Ghana’s Vice-President, Mahamudu Bawumia, has said the country will certify the value of gold exports as part of efforts to tighten controls on the sector to ensure the state receives the revenues it is due, the vice president said on Tuesday.
Ghana, Africa’s second largest gold miner after South Africa, earned $5.78 billion from exports of the metal last year, up 17.6 percent on 2016, central bank data showed.
The Vice-President told a regional meeting on the oil and mining sectors that Ghana’s previous administration had allowed companies to assay gold produced from their mines themselves.
However, he said Ghanaian law required that the state-run Precious Minerals Marketing Company test and validate mineral production before export.
“We have now begun conversations about the process of making sure every single bar of gold leaving our shores is properly weighed, tested, valued and accounted for,” Bawumia said.

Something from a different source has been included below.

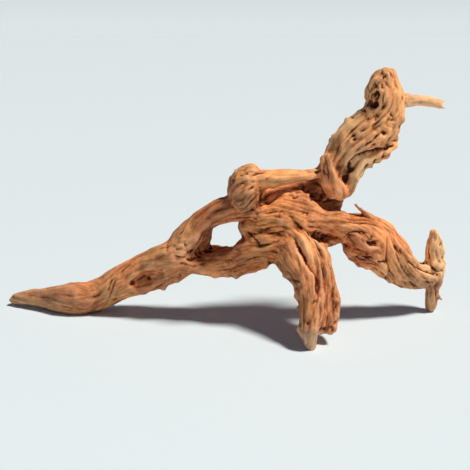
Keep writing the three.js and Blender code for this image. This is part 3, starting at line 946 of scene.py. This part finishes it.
def grain_field():
    """The fibre direction on a grid over the root's box, as the grid's first corner and its values:
    the mean of the grain lines' directions, near ones weighing most, with a slow spiral round them and
    a little wandering. Marks turn it their way, and knots turn it round them. Cells far from the skin
    are left out."""
    anchors, directions = [np.concatenate(part) for part in
                           zip(*(along_line(line, GRAIN_STEP) for line in grain_lines))]
    lines = [along_line(places, MARK_STEP) for *_, places in marks if len(places) > 2]
    mark_points, mark_directions = [np.concatenate(part) for part in zip(*lines)]
    counts = np.ceil((np.array(cad_high) - cad_low) / GRAIN_CELL).astype(int) + 5
    origin = np.array(cad_low) - 2 * GRAIN_CELL
    used = np.zeros(counts, bool)
    x, y, z = np.floor((skin.points - origin) / GRAIN_CELL).astype(int).T
    for shift in np.ndindex(4, 4, 4):
        used[x + shift[0] - 1, y + shift[1] - 1, z + shift[2] - 1] = True
    cells = origin + GRAIN_CELL * np.argwhere(used)
    field = np.empty_like(cells)
    for start in range(0, len(cells), CELLS_AT_ONCE):
        block = cells[start:start + CELLS_AT_ONCE]
        offset = block[:, None, :] - anchors
        squared = (offset ** 2).sum(axis=2)
        weight = np.exp(-(squared - squared.min(axis=1, keepdims=True)) / (2 * GRAIN_SPREAD ** 2))
        weight /= weight.sum(axis=1, keepdims=True)
        flow = weight @ directions
        outward = (weight[:, :, None] * offset).sum(axis=1)
        flow += SPIRAL * np.cross(flow, outward / LIMB_RADIUS)
        squared = ((block[:, None, :] - mark_points) ** 2).sum(axis=2)
        weight = np.exp(-squared / (2 * MARK_SPREAD ** 2))
        weight *= np.sign(flow @ mark_directions.T)
        weight /= np.maximum(np.abs(weight).sum(axis=1, keepdims=True), LEAST_WEIGHT)
        field[start:start + CELLS_AT_ONCE] = flow + MARK_PULL * (weight @ mark_directions)
    field += WANDER * np.stack([soft_noise(cells, WANDER_SIZE, seed) for seed in (21, 22, 23)], axis=1)
    for radius, at in knots:
        offset = cells - place(at)
        distance = np.linalg.norm(offset, axis=1, keepdims=True)
        swirl = np.cross(SWIRL_AXIS, offset) / np.maximum(distance, MM)
        field += SWIRL * swirl * np.exp(-(distance / (radius * MM)) ** 2)
    grid = np.zeros((*counts, 3))
    grid[used] = field
    return origin, grid


def interpolated(grid, positions):
    """Values of a grid at positions counted in cells: a blend of the eight corners of each cell."""
    limit = np.array(grid.shape[:3]) - 2
    base = np.clip(np.floor(positions).astype(int), 0, limit)
    share = np.clip(positions - base, 0, 1)
    total = 0
    for corner in np.ndindex(2, 2, 2):
        weight = np.prod(np.where(corner, share, 1 - share), axis=1)
        x, y, z = (base + corner).T
        total = total + weight[:, None] * grid[x, y, z]
    return total


field_origin, fibre_field = grain_field()


def fibre_direction(points):
    """The unit fibre direction at points."""
    flow = interpolated(fibre_field, (points - field_origin) / GRAIN_CELL)
    return flow / np.maximum(np.linalg.norm(flow, axis=1, keepdims=True), 1e-9)


def along_fibres(points, layers):
    """Noise smeared along the fibres. Each layer is (lump size, reach, seed), in mm, and becomes the
    mean of its lumps along the fibre through each point, with a spread of one."""
    totals = [soft_noise(points, cell * MM, seed) for cell, _, seed in layers]
    furthest = max(reach for _, reach, _ in layers) * MM
    for way in (-1, 1):
        walker = points.copy()
        for step in range(1, round(furthest / FIBRE_STEP) + 1):
            walker += way * FIBRE_STEP * fibre_direction(walker)
            for index, (cell, reach, seed) in enumerate(layers):
                if step * FIBRE_STEP <= reach * MM:
                    totals[index] += soft_noise(walker, cell * MM, seed)
    return [(total - total.mean()) / total.std() for total in totals]


def blended(points, values):
    """Values of the tints at points: each tint weighs e to the minus (distance / reach) squared."""
    weights = np.full((len(points), 1), 1e-9)
    total = 1e-9 * values.mean(axis=0)
    for (reach, _, _, at), value in zip(tints, values):
        weight = np.exp(-((points - place(at)) ** 2).sum(axis=1, keepdims=True) / (reach * MM) ** 2)
        total = total + weight * value
        weights += weight
    return total / weights


normals = skin.softened(skin.normals(), 2)
folds, strands, fibres, hairs = along_fibres(skin.points, FIBRE_LAYERS)
furrow = blended(skin.points, np.array([[share] for _, _, share, _ in tints]))[:, 0]
lumps = soft_noise(skin.points, 15 * MM, 5) + 0.8 * soft_noise(skin.points, 7 * MM, 6)

# The furrows are deep in places, and nearly worn away in others.
furrowed = furrow * (1 + 0.7 * soft_noise(skin.points, 12 * MM, 7))

# Cracks open in patches, where a groove between strands and one between fibres coincide.
crack_zone = np.clip(soft_noise(skin.points, 11 * MM, 8) * 1.6 + 0.25, 0, 1) * np.clip(1.3 * furrow, 0, 1)
cracks = crack_zone * np.clip(-0.8 * strands - 0.5 * fibres - 1.2, 0, 1)

# Where the wood is soft it has crumbled, and the deepest places between the crumbs are pits.
softness = np.zeros(len(skin.points))
for reach, at in crumbles:
    softness += np.exp(-((skin.points - place(at)) ** 2).sum(axis=1) / (reach * MM) ** 2)
softness = np.minimum(softness, 1) * (0.8 + 0.4 * soft_noise(skin.points, 5 * MM, 12))
crumbs = soft_noise(skin.points, 3.2 * MM, 13) + 0.7 * soft_noise(skin.points, 1.9 * MM, 14)
pits = np.clip(-crumbs - 0.2, 0, 1)

mark_heights, mark_painted_shade = marked(skin.points, broad=False)
relief = (LUMP_HEIGHT * lumps + furrowed * (FOLD_HEIGHT * folds + STRAND_HEIGHT * strands)
          + (0.15 + 0.85 * furrow) * (FIBRE_HEIGHT * fibres + HAIR_HEIGHT * hairs)
          + softness * (CRUMB_HEIGHT * crumbs - PIT_DEPTH * pits) - CRACK_DEPTH * cracks + mark_heights)
skin.points += relief[:, None] * MM * normals
skin.points[:, 2] = np.maximum(skin.points[:, 2], 0)

# ---------------------------------------------------------------------------------------------
# The finish. Dry, unsealed wood that water and sun have bleached: matt and warm brown, with darker and
# paler fibres side by side. Its ridges are paler, from wear and a painted highlight, and its hollows get
# red-brown painted shade.

STREAK_SHADE = (0.57, 1.63)
STAIN_COLOUR = "#8c5230"
STAIN_SHARE = 0.6
# Painted shade: red-brown in the hollows, cracks and pits, and nearly black in the deepest of them.
PAINTED_SHADE_COLOUR = "#843c18"
DEEP_SHADE_COLOUR = "#35130a"
DEEP_SHADE_START = 0.45
DEEP_SHADE_SHARE = 0.85
# Raised places turn paler: partly real wear, partly a painted highlight on the ridges.
WORN_HIGHLIGHT_COLOUR = "#f8c898"
WORN_HIGHLIGHT_SHARE = 0.38
WOOD_ROUGHNESS = 0.85
WORN_ROUGHNESS = 0.6
CLOSE_ROUNDS = 6
BROAD_ROUNDS = 60

# Real dust and pores are a few tenths of a millimetre, and are drawn as coarse as they need to show.
SPECK_SIZE = 1.111 * MM
SPECK_SHADE = (0.82, 1.18)
SPECK_DEPTH = 0.7 * MM

# How far, in mm, each point stands out of the wood close round it, and out of a wider stretch of it.
# Low, marked, cracked and pitted places get painted shade, and what stands out gets wear and a painted
# highlight.
rise = ((skin.points - skin.softened(skin.points, CLOSE_ROUNDS)) * normals).sum(axis=1) / MM
broad_rise = ((skin.points - skin.softened(skin.points, BROAD_ROUNDS)) * normals).sum(axis=1) / MM
# Painted shade, strongest where the surface is lowest, in the marks, the cracks and the pits.
painted_shade = np.clip(-1.9 * rise - 0.25 * broad_rise + 0.45 * mark_painted_shade + 0.5 * cracks
                 + 0.4 * softness * pits - 0.1, 0, 1)
# What stands out is paler: partly wear, partly a painted highlight on the ridges.
wear_and_highlight = np.clip(2.0 * rise + 0.3 * broad_rise, 0, 1)

# Each fibre is a little lighter or darker than the next, and stains lie across them in patches.
streak = 0.5 + (0.5 + 0.5 * furrow) * (0.06 * folds + 0.09 * strands + 0.16 * fibres + 0.17 * hairs)
stain = np.clip(0.1 + 0.8 * soft_noise(skin.points, 8 * MM, 9)
                + 0.6 * soft_noise(skin.points, 3.5 * MM, 10), 0, 1)
wood_colour = blended(skin.points, np.array([linear(colour)[:3] for _, colour, _, _ in tints]))
wood_colour = np.concatenate([wood_colour, np.ones((len(wood_colour), 1))], axis=1)

# Bare hardwood, bleached and never oiled or sealed. It is matt, and a little smoother where it is
# worn. Its colour changes with its fibres, dust and stains, with painted shade in its hollows, and with
# wear and a painted highlight on its ridges.
bleached_wood = bpy.data.materials.new("dry_bleached_wood")
bleached_wood.use_nodes = True
tree = bleached_wood.node_tree
tree.nodes.clear()
surface = {name: add_node(tree, "ShaderNodeAttribute", {"attribute_name": name})
           for name in ("wood_colour", "streak", "painted_shade", "wear_and_highlight", "stain")}
streak_shade = add_node(tree, "ShaderNodeMapRange",
                        inputs={"To Min": STREAK_SHADE[0], "To Max": STREAK_SHADE[1]},
                        links={"Value": (surface["streak"], "Fac")})
streaked = add_node(tree, "ShaderNodeMix", {"data_type": "RGBA", "blend_type": "MULTIPLY"},
                    {MIX_SHARE: 1.0},
                    {MIX_FIRST: (surface["wood_colour"], "Color"), MIX_SECOND: (streak_shade, "Result")})
place_on_root = add_node(tree, "ShaderNodeTexCoord")
specks = add_node(tree, "ShaderNodeTexNoise",
                  inputs={"Scale": 1 / SPECK_SIZE, "Detail": 3.0, "Roughness": 0.6},
                  links={"Vector": (place_on_root, "Object")})
speck_shade = add_node(tree, "ShaderNodeMapRange",
                       inputs={"From Min": 0.3, "From Max": 0.7,
                               "To Min": SPECK_SHADE[0], "To Max": SPECK_SHADE[1]},
                       links={"Value": (specks, "Fac")})
speckled = add_node(tree, "ShaderNodeMix", {"data_type": "RGBA", "blend_type": "MULTIPLY"},
                    {MIX_SHARE: 1.0},
                    {MIX_FIRST: (streaked, MIX_RESULT), MIX_SECOND: (speck_shade, "Result")})
stain_share = add_node(tree, "ShaderNodeMapRange", inputs={"To Max": STAIN_SHARE},
                       links={"Value": (surface["stain"], "Fac")})
stained = add_node(tree, "ShaderNodeMix", {"data_type": "RGBA"}, {MIX_SECOND: linear(STAIN_COLOUR)},
                   {MIX_SHARE: (stain_share, "Result"), MIX_FIRST: (speckled, MIX_RESULT)})
# Painted shade: the wood turns red-brown, then nearly black, in its hollows, cracks and pits.
shade_painted = add_node(tree, "ShaderNodeMix", {"data_type": "RGBA"}, {MIX_SECOND: linear(PAINTED_SHADE_COLOUR)},
                    {MIX_SHARE: (surface["painted_shade"], "Fac"), MIX_FIRST: (stained, MIX_RESULT)})
deep_shade_share = add_node(tree, "ShaderNodeMapRange", inputs={"From Min": DEEP_SHADE_START, "To Max": DEEP_SHADE_SHARE},
                      links={"Value": (surface["painted_shade"], "Fac")})
deep_shade_painted = add_node(tree, "ShaderNodeMix", {"data_type": "RGBA"}, {MIX_SECOND: linear(DEEP_SHADE_COLOUR)},
                    {MIX_SHARE: (deep_shade_share, "Result"), MIX_FIRST: (shade_painted, MIX_RESULT)})
# Ridges turn paler, as wear and as a painted highlight; the same mask makes them a little smoother.
wear_highlight_share = add_node(tree, "ShaderNodeMapRange", inputs={"To Max": WORN_HIGHLIGHT_SHARE},
                      links={"Value": (surface["wear_and_highlight"], "Fac")})
worn_and_lit = add_node(tree, "ShaderNodeMix", {"data_type": "RGBA"}, {MIX_SECOND: linear(WORN_HIGHLIGHT_COLOUR)},
                {MIX_SHARE: (wear_highlight_share, "Result"), MIX_FIRST: (deep_shade_painted, MIX_RESULT)})
roughness = add_node(tree, "ShaderNodeMapRange",
                     inputs={"To Min": WOOD_ROUGHNESS, "To Max": WORN_ROUGHNESS},
                     links={"Value": (surface["wear_and_highlight"], "Fac")})
bump = add_node(tree, "ShaderNodeBump", inputs={"Strength": 0.9, "Distance": SPECK_DEPTH},
                links={"Height": (specks, "Fac")})
shader = add_node(tree, "ShaderNodeBsdfPrincipled", inputs={"Specular IOR Level": 0.3},
                  links={"Base Color": (worn_and_lit, MIX_RESULT), "Roughness": (roughness, "Result"),
                         "Normal": (bump, "Normal")})
add_node(tree, "ShaderNodeOutputMaterial", links={"Surface": (shader, "BSDF")})

root = make_piece("root_wood", skin.points.tolist(), skin.faces(), bleached_wood)
for name, values in (("streak", streak), ("painted_shade", painted_shade), ("wear_and_highlight", wear_and_highlight), ("stain", stain)):
    attribute = root.data.attributes.new(name, "FLOAT", "POINT")
    attribute.data.foreach_set("value", values.astype(np.float32))
attribute = root.data.attributes.new("wood_colour", "FLOAT_COLOR", "POINT")
attribute.data.foreach_set("color", wood_colour.astype(np.float32).ravel())

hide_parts("dry_root")
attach(root, "root")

The government was also considering passing legislation stating that at least 50 percent of Ghana’s gold output would be refined locally within five years, he said.
Bawumia did not accuse any mining firms of wrongdoing and did not suggest past exports had been undervalued.
But President Nana Akufo-Addo, who took office last year, has said about $5 billion worth of revenues from gold exports to the United Arab Emirates were unaccounted for.
He did not give a timescale or details to support the claim, but industry watchers believe the unreported shipments represented smuggled gold produced by Ghana’s thousands of artisanal miners, whose activities are not properly documented.
The government has banned small-scale mining as part of a general clamp-down on illegal miners last year. Their activities have heavily polluted some fresh water supplies and in some instances obstructed the operations of concession holders.
Mining firms operating in Ghana include Newmont Mining Corporation, Gold Fields, Anglogold Ashanti and Asanko Gold.